[Exercise]:
Write out each line beneath this one exactly as it reads.

[Stored data]:
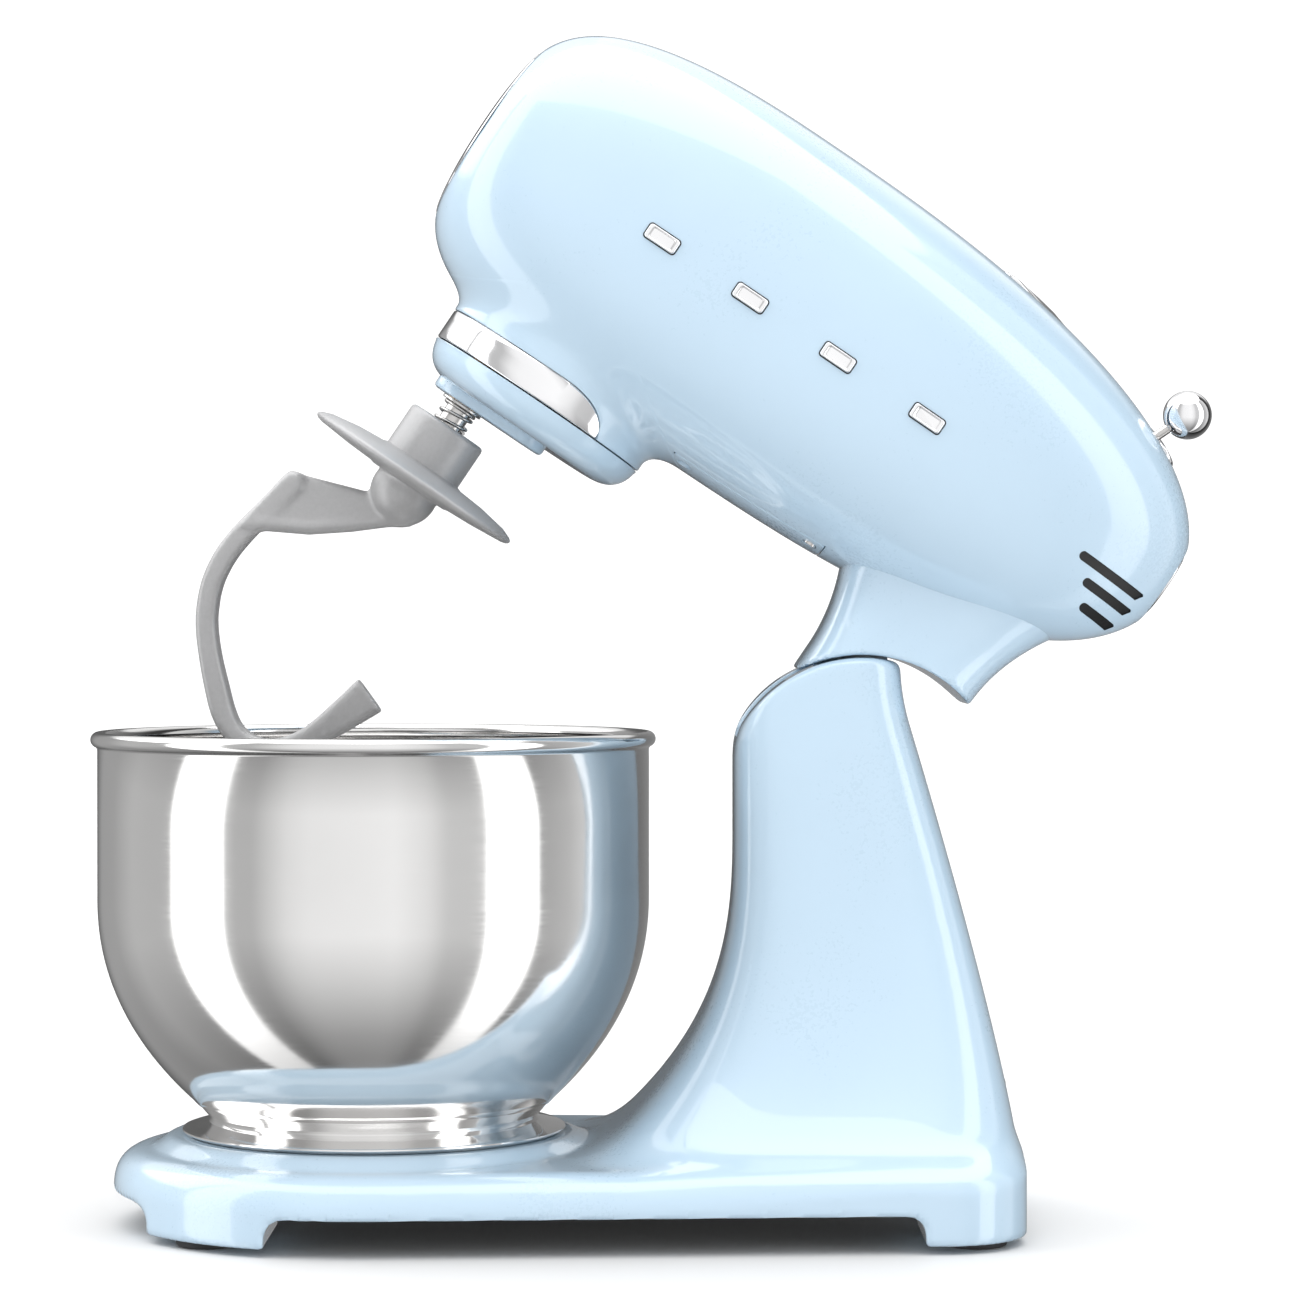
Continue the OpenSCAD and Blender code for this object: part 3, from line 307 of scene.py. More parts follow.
def surface(field, low, high, step):
    """Quads on field = 0 inside the box, by surface nets, with the points moved onto the surface."""
    axes = [np.arange(low[i], high[i] + step, step) for i in range(3)]
    x, y, z = np.meshgrid(*axes, indexing="ij")
    v = field(x, y, z)
    inside = v < 0
    cells = np.zeros(tuple(s - 1 for s in v.shape), int)
    for i in (0, 1):
        for j in (0, 1):
            for k in (0, 1):
                cells += inside[
                    i : i + cells.shape[0], j : j + cells.shape[1], k : k + cells.shape[2]
                ]
    live = (cells > 0) & (cells < 8)
    index = np.full(live.shape, -1)
    index[live] = np.arange(live.sum())
    at = np.argwhere(live)
    points = np.stack([axes[i][at[:, i]] + step / 2 for i in range(3)], 1)
    for _ in range(8):
        f = field(*points.T)
        g = np.stack(
            [
                field(*(points + e).T) - field(*(points - e).T)
                for e in np.eye(3) * 0.05
            ],
            1,
        ) / 0.1
        slope = np.maximum((g * g).sum(1), 0.05)
        move = -(f / slope)[:, None] * g
        size = np.linalg.norm(move, axis=1, keepdims=True)
        points = points + move * np.minimum(1, 0.6 * step / np.maximum(size, 1e-9))
    faces = []
    for axis in range(3):
        a, b = [q for q in range(3) if q != axis]
        shape = list(inside.shape)
        shape[axis] -= 1
        lo = [slice(1, -1)] * 3
        lo[axis] = slice(0, -1)
        hi = [slice(1, -1)] * 3
        hi[axis] = slice(1, None)
        here, there = inside[tuple(lo)], inside[tuple(hi)]
        cross = np.argwhere(here != there)
        base = cross.copy()
        for q in range(3):
            if q != axis:
                base[:, q] += 1
        ring = []
        for da, db in ((-1, -1), (0, -1), (0, 0), (-1, 0)):
            c = base.copy()
            c[:, a] += da
            c[:, b] += db
            ring.append(index[tuple(c.T)])
        quad = np.stack(ring, 1)
        solid = here[tuple(cross.T)]
        flip = solid if axis == 1 else ~solid
        quad[flip] = quad[flip][:, ::-1]
        faces.append(quad)
    faces = np.concatenate(faces)
    faces = faces[(faces >= 0).all(1)]
    return points, faces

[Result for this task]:
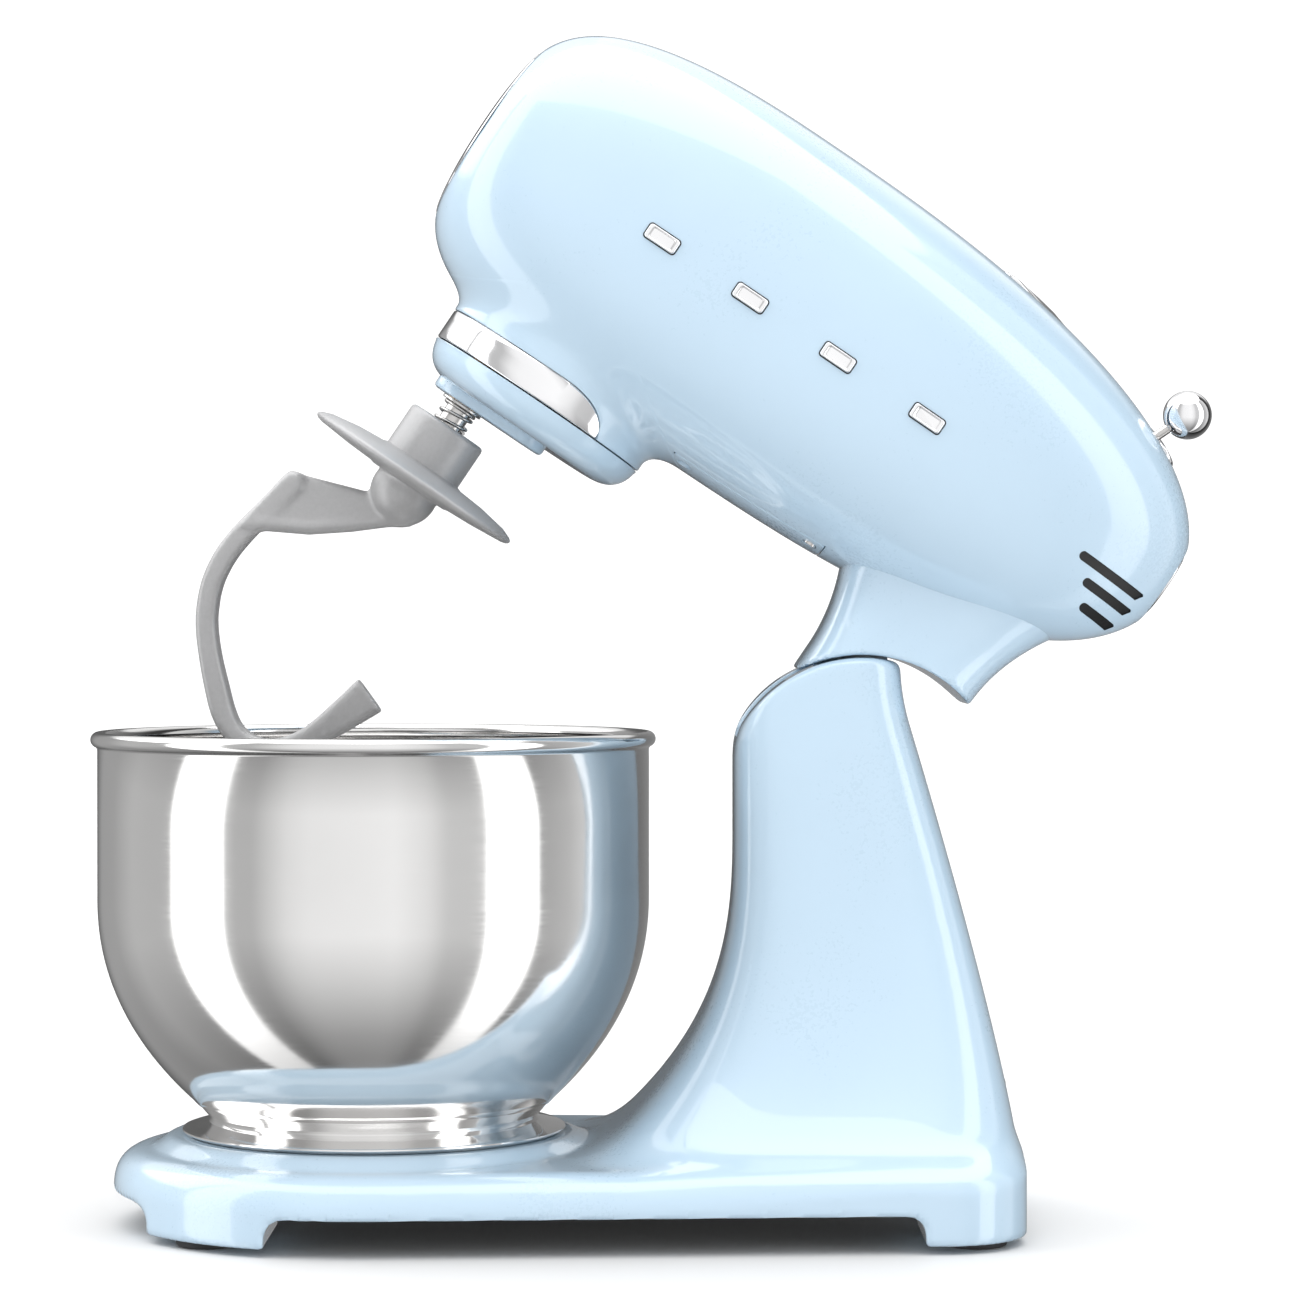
Continue the OpenSCAD and Blender code for this object: part 3, from line 307 of scene.py. More parts follow.
def surface(field, low, high, step):
    """Quads on field = 0 inside the box, by surface nets, with the points moved onto the surface."""
    axes = [np.arange(low[i], high[i] + step, step) for i in range(3)]
    x, y, z = np.meshgrid(*axes, indexing="ij")
    v = field(x, y, z)
    inside = v < 0
    cells = np.zeros(tuple(s - 1 for s in v.shape), int)
    for i in (0, 1):
        for j in (0, 1):
            for k in (0, 1):
                cells += inside[
                    i : i + cells.shape[0], j : j + cells.shape[1], k : k + cells.shape[2]
                ]
    live = (cells > 0) & (cells < 8)
    index = np.full(live.shape, -1)
    index[live] = np.arange(live.sum())
    at = np.argwhere(live)
    points = np.stack([axes[i][at[:, i]] + step / 2 for i in range(3)], 1)
    for _ in range(8):
        f = field(*points.T)
        g = np.stack(
            [
                field(*(points + e).T) - field(*(points - e).T)
                for e in np.eye(3) * 0.05
            ],
            1,
        ) / 0.1
        slope = np.maximum((g * g).sum(1), 0.05)
        move = -(f / slope)[:, None] * g
        size = np.linalg.norm(move, axis=1, keepdims=True)
        points = points + move * np.minimum(1, 0.6 * step / np.maximum(size, 1e-9))
    faces = []
    for axis in range(3):
        a, b = [q for q in range(3) if q != axis]
        shape = list(inside.shape)
        shape[axis] -= 1
        lo = [slice(1, -1)] * 3
        lo[axis] = slice(0, -1)
        hi = [slice(1, -1)] * 3
        hi[axis] = slice(1, None)
        here, there = inside[tuple(lo)], inside[tuple(hi)]
        cross = np.argwhere(here != there)
        base = cross.copy()
        for q in range(3):
            if q != axis:
                base[:, q] += 1
        ring = []
        for da, db in ((-1, -1), (0, -1), (0, 0), (-1, 0)):
            c = base.copy()
            c[:, a] += da
            c[:, b] += db
            ring.append(index[tuple(c.T)])
        quad = np.stack(ring, 1)
        solid = here[tuple(cross.T)]
        flip = solid if axis == 1 else ~solid
        quad[flip] = quad[flip][:, ::-1]
        faces.append(quad)
    faces = np.concatenate(faces)
    faces = faces[(faces >= 0).all(1)]
    return points, faces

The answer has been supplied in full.